### What is being asked
Keep only the lines of the listing that include the word "code", and copy them.

### Input for this task
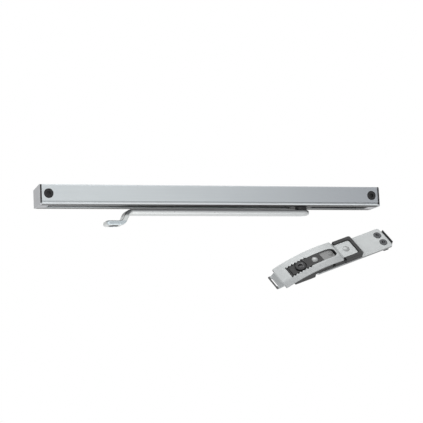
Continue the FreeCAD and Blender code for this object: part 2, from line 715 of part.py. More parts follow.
def spring_layer(clearance):
    """Curved layer of the spring strip, with a clearance above and below it."""
    outer = arch_drum(SPRING_RADIUS + clearance)
    return outer.cut(arch_drum(SPRING_RADIUS - SPRING_THICKNESS - clearance))


def make_carrier_block():
    """Block that slides under the arch, with a ridge that stands up in the toothed slot."""
    side_range = (-CARRIER_HALF_WIDTH, CARRIER_HALF_WIDTH)
    body = block((CARRIER_START_X, CARRIER_END_X), side_range, (CARRIER_FOOT_Z, ARCH_TOP_Z))
    body = body.common(arch_drum(CARRIER_RADIUS))
    ridge_start = SLOT_START_X + RIDGE_START_GAP
    ridge = block((ridge_start, RIDGE_END_X), (-RIDGE_HALF_WIDTH, RIDGE_HALF_WIDTH),
                  (CARRIER_STEP_Z, ARCH_TOP_Z))
    ridge = ridge.common(arch_drum(RIDGE_RADIUS))
    step = block((CARRIER_FOOT_END_X, CARRIER_END_X + OVERCUT), (-UNIT_WIDTH, UNIT_WIDTH),
                 (CARRIER_FOOT_Z - OVERCUT, CARRIER_STEP_Z))
    up = Vector(0, 0, 1)
    seat = at_arch(rod(ADJUSTER_RECESS_DIA, arch_point(ADJUSTER_SEAT_RADIUS), up, ADJUSTER_HEAD_HEIGHT),
                   ADJUSTER_X)
    bore_dia = ADJUSTER_SHANK_DIA + 2 * ADJUSTER_BORE_CLEARANCE
    bore = at_arch(rod(bore_dia, ARCH_CENTRE, up, ADJUSTER_SEAT_RADIUS), ADJUSTER_X)
    rivet_seat = at_arch(rod(CARRIER_RIVET_HEAD_DIA, arch_point(RIVET_SEAT_RADIUS), up,
                             RIVET_HEAD_HEIGHT), CARRIER_RIVET_X)
    rivet_bore = at_arch(rod(RIVET_SHANK_DIA, ARCH_CENTRE, up, RIVET_SEAT_RADIUS), CARRIER_RIVET_X)
    pocket_half = SPRING_HALF_WIDTH + SPRING_POCKET_CLEARANCE
    pocket = block((SPRING_START_X - SPRING_POCKET_CLEARANCE, SPRING_END_X), (-pocket_half, pocket_half),
                   (CARRIER_STEP_Z, ARCH_TOP_Z))
    pocket = pocket.common(spring_layer(SPRING_POCKET_CLEARANCE))
    trough_half = SPRING_FREE_HALF_WIDTH + SPRING_POCKET_CLEARANCE
    trough = block((RIDGE_END_X, SPRING_END_X), (-trough_half, trough_half), (CARRIER_STEP_Z, ARCH_TOP_Z))
    trough = trough.cut(arch_drum(SPRING_RADIUS - SPRING_THICKNESS - SPRING_POCKET_CLEARANCE))
    cutters = [step, seat, bore, rivet_seat, rivet_bore, pocket, trough]
    return body.fuse(ridge).cut([*cutters, nut_space(SPRING_POCKET_CLEARANCE)])


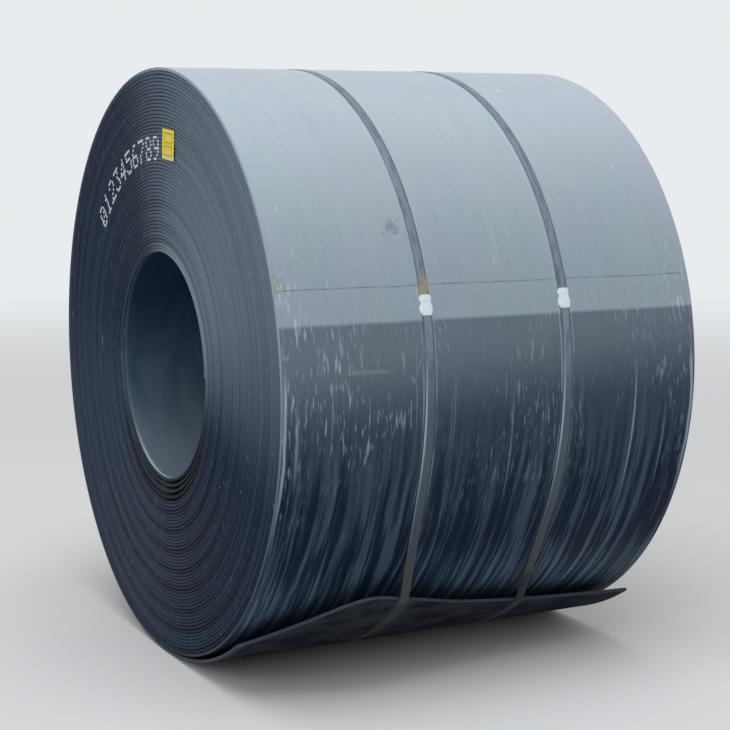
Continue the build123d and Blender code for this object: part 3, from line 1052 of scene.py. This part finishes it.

### Task solution
Continue the FreeCAD and Blender code for this object: part 2, from line 715 of part.py. More parts follow.
Continue the build123d and Blender code for this object: part 3, from line 1052 of scene.py. This part finishes it.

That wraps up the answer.